After QA approves a version of the app, it is released to a controlled set of users for the first stages of acceptance testing.

Reporting and communications

Once you have a sound strategy, right tools and team in place. You need dashboards, emails and messages flowing between the stakeholders, acting as a stream of relevant information regarding tests, bug fix status, performance etc. It usually involves:

The business team evaluates the current state of application performance, superimposes near future business goals, and communicates the vision to the technical leadership and design team in form of business requirement documents.
Technical leadership with the QA team updates the test plan to include the overall approach collaboratively, involving all stakeholders.
Updating the test cases in the bug tracker, like a traceability matrix. Assigning ownership and passing the tasks to relevant developers.
Updating manual and automation scripts to include new cases and doing mock runs.
Reports that gather and display the status and outputs of all the test runs in a time frame, going out as emails, messages, and notifications.

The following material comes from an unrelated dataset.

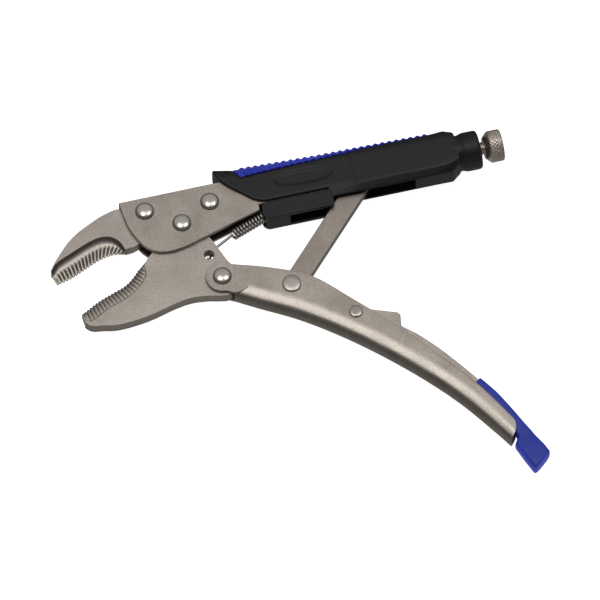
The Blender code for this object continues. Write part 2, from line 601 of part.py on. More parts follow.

It is important to have the relevant information reach all parties to ensure that the right action can be taken in the event of a discrepancy. When an application is being worked on regularly, it helps the stakeholders gauge the overall health of the application.

Conclusion:

It is imperative to set up a system where all participants can effectively collaborate on the testing process. To get the best results, you need the whole team to work together. Armed with the right knowledge and tools, you can effectively improve the quality of deliverables and achieve great things with your product. Although some would argue about the resource-heavy and time-consuming nature of the testing workflow, in a proper development environment, testing provides a unique opportunity to improve the quality of any software application without having to risk any real user or business opportunities.